* [Dataset]
━━━━━━━━━━━━━━━━━━━━━━━━━━━━━━

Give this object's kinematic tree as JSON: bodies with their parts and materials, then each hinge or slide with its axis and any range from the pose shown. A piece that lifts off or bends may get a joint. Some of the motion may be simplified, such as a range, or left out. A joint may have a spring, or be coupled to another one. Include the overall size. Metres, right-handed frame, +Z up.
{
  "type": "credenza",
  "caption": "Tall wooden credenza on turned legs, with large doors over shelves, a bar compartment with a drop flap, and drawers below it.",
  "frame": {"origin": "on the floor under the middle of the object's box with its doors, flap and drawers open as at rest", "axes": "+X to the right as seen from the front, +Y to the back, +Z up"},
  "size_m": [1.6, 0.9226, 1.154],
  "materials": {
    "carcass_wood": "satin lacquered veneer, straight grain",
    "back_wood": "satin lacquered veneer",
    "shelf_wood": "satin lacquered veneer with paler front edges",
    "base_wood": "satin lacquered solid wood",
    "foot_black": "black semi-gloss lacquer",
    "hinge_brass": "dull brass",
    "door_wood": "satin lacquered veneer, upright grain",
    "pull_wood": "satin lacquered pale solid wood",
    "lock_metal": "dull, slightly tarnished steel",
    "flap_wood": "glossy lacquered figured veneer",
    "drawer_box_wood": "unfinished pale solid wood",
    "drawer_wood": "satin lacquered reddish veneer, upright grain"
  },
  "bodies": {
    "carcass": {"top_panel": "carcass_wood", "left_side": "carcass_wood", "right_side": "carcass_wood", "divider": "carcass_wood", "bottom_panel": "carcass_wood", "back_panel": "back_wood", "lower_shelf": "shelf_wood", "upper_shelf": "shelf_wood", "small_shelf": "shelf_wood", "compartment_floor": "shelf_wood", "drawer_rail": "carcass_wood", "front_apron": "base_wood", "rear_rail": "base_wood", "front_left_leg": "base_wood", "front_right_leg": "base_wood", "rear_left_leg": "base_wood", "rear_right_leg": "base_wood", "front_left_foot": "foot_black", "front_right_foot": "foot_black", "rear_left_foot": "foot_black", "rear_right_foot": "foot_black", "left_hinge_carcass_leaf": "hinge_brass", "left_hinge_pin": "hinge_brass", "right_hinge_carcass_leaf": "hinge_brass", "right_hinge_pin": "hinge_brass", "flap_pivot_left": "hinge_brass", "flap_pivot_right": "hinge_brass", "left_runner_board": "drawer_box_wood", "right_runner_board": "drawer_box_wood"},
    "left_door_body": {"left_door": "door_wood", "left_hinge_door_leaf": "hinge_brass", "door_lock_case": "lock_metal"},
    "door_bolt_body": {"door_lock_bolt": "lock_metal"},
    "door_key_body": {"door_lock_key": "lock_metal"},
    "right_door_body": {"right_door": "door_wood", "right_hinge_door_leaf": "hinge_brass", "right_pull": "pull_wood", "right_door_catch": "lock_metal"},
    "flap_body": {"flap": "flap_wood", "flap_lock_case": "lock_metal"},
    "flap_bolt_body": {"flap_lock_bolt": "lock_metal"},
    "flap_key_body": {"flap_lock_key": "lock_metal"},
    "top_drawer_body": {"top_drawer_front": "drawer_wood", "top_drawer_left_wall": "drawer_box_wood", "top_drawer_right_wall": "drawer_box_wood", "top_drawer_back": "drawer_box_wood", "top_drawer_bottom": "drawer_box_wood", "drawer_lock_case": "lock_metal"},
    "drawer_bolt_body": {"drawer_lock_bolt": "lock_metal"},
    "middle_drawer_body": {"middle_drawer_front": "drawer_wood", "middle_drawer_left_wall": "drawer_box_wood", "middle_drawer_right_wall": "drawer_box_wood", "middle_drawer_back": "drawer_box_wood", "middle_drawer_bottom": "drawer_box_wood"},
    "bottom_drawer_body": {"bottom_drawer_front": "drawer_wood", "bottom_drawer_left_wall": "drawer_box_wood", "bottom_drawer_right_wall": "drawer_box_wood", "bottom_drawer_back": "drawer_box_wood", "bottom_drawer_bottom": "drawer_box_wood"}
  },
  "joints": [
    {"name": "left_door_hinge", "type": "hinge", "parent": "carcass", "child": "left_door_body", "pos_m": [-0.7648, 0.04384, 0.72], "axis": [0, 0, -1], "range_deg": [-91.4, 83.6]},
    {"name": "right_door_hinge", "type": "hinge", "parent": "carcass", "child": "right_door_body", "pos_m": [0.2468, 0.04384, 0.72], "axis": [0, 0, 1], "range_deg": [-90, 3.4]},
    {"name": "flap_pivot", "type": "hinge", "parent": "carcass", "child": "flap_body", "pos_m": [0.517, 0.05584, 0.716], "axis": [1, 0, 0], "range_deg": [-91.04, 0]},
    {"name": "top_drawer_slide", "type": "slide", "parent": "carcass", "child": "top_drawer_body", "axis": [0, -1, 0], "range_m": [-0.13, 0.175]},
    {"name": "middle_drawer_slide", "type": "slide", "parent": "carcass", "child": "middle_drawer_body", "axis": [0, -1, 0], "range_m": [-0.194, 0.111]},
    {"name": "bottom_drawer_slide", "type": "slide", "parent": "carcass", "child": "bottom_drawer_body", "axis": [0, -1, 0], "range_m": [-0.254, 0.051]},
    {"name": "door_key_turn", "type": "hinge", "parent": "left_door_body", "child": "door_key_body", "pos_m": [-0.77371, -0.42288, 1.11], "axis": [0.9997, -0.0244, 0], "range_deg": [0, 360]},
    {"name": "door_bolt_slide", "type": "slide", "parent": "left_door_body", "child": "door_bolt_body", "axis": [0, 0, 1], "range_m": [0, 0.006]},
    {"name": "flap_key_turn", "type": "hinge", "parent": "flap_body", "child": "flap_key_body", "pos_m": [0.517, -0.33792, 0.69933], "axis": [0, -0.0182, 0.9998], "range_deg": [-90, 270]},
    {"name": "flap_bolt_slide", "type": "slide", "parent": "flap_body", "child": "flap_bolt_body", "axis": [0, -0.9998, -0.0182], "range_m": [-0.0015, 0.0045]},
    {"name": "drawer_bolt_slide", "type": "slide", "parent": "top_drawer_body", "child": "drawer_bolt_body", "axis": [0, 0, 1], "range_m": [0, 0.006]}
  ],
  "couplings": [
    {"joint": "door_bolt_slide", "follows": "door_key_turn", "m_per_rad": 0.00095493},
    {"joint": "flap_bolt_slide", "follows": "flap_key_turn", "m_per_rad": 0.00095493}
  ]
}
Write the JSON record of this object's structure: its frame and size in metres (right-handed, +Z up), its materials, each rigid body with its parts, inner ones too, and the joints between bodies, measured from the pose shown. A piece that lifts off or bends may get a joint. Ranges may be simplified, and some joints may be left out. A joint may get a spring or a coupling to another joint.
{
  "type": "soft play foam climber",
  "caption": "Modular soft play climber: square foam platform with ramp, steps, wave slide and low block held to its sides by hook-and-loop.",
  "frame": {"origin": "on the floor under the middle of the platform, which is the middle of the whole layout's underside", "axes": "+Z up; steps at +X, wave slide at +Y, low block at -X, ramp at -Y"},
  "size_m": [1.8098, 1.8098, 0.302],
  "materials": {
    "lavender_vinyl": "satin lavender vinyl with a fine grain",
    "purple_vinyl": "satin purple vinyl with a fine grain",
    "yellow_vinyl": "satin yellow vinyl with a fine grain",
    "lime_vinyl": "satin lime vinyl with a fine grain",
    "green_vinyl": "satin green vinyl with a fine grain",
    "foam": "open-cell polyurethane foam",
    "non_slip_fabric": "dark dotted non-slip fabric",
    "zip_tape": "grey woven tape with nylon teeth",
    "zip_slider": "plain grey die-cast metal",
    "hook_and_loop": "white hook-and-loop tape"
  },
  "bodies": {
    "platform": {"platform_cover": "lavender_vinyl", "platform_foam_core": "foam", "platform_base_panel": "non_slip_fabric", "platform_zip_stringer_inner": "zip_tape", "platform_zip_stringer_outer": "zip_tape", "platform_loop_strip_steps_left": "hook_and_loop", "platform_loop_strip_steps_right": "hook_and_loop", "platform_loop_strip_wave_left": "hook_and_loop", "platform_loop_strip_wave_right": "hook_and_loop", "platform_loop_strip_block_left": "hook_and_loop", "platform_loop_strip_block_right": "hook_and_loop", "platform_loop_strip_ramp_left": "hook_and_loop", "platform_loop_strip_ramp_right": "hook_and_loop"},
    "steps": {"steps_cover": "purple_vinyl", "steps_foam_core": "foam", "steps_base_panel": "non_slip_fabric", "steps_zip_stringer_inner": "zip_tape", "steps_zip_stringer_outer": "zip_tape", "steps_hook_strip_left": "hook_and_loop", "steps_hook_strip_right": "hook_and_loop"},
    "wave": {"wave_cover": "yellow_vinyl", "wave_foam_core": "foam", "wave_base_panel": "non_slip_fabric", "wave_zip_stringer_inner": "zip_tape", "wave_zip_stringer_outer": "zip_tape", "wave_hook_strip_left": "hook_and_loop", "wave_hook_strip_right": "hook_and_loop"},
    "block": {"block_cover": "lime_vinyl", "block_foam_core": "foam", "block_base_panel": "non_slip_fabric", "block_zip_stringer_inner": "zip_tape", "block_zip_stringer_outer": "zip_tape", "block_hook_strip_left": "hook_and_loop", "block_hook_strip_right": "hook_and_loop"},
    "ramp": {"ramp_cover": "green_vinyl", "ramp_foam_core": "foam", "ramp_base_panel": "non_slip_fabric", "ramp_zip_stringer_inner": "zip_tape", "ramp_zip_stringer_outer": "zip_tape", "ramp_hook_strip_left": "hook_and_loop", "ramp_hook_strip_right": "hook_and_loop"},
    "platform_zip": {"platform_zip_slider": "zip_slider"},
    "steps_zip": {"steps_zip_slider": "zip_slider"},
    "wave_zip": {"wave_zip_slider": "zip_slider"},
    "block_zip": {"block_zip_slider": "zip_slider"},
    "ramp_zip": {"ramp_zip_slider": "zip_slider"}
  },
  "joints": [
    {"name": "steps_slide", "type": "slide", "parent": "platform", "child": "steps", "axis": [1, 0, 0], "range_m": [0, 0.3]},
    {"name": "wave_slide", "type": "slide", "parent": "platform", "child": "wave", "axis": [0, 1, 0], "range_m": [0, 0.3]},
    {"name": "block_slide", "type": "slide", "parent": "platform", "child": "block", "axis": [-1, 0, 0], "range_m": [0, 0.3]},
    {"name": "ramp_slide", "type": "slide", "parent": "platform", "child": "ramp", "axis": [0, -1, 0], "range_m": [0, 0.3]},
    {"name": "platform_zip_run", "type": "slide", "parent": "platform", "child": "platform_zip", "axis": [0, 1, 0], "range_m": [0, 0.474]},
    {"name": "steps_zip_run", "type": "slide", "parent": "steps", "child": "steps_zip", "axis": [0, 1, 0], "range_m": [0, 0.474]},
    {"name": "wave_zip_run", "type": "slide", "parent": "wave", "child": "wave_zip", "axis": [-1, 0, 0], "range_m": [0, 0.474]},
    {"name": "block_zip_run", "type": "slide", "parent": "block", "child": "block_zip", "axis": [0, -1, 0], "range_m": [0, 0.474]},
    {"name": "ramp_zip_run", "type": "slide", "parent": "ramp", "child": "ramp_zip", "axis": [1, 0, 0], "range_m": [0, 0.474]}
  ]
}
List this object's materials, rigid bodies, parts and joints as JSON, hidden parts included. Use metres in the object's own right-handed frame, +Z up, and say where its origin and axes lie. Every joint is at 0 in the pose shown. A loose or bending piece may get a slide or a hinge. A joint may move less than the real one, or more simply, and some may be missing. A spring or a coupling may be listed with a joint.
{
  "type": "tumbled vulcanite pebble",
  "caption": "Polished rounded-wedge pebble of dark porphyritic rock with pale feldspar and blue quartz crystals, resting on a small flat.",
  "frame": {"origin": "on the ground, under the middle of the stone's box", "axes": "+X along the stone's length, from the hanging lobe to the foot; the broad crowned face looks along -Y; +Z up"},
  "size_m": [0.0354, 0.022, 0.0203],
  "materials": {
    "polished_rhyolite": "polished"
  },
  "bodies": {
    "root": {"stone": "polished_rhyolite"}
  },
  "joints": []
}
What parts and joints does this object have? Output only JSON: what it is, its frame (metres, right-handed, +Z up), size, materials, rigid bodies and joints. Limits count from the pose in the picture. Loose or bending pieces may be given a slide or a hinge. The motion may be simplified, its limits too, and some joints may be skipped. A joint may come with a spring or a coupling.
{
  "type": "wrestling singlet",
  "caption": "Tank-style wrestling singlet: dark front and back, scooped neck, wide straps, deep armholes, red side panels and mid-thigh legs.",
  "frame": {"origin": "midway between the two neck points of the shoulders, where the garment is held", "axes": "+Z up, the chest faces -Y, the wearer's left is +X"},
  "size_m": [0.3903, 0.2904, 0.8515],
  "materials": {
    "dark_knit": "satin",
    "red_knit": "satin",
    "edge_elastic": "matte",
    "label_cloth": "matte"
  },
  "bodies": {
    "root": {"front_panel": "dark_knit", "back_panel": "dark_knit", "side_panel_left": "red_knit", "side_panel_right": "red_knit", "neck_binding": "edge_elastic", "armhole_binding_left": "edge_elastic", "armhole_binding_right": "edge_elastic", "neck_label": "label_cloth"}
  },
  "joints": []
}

━━━━━━━━━━━━━━━━━━━━━━━━━━━━━━

* [Exercise brief] In the entries above, find lines with "lifts" and copy each.

* [Exercise output]
Give this object's kinematic tree as JSON: bodies with their parts and materials, then each hinge or slide with its axis and any range from the pose shown. A piece that lifts off or bends may get a joint. Some of the motion may be simplified, such as a range, or left out. A joint may have a spring, or be coupled to another one. Include the overall size. Metres, right-handed frame, +Z up.
Write the JSON record of this object's structure: its frame and size in metres (right-handed, +Z up), its materials, each rigid body with its parts, inner ones too, and the joints between bodies, measured from the pose shown. A piece that lifts off or bends may get a joint. Ranges may be simplified, and some joints may be left out. A joint may get a spring or a coupling to another joint.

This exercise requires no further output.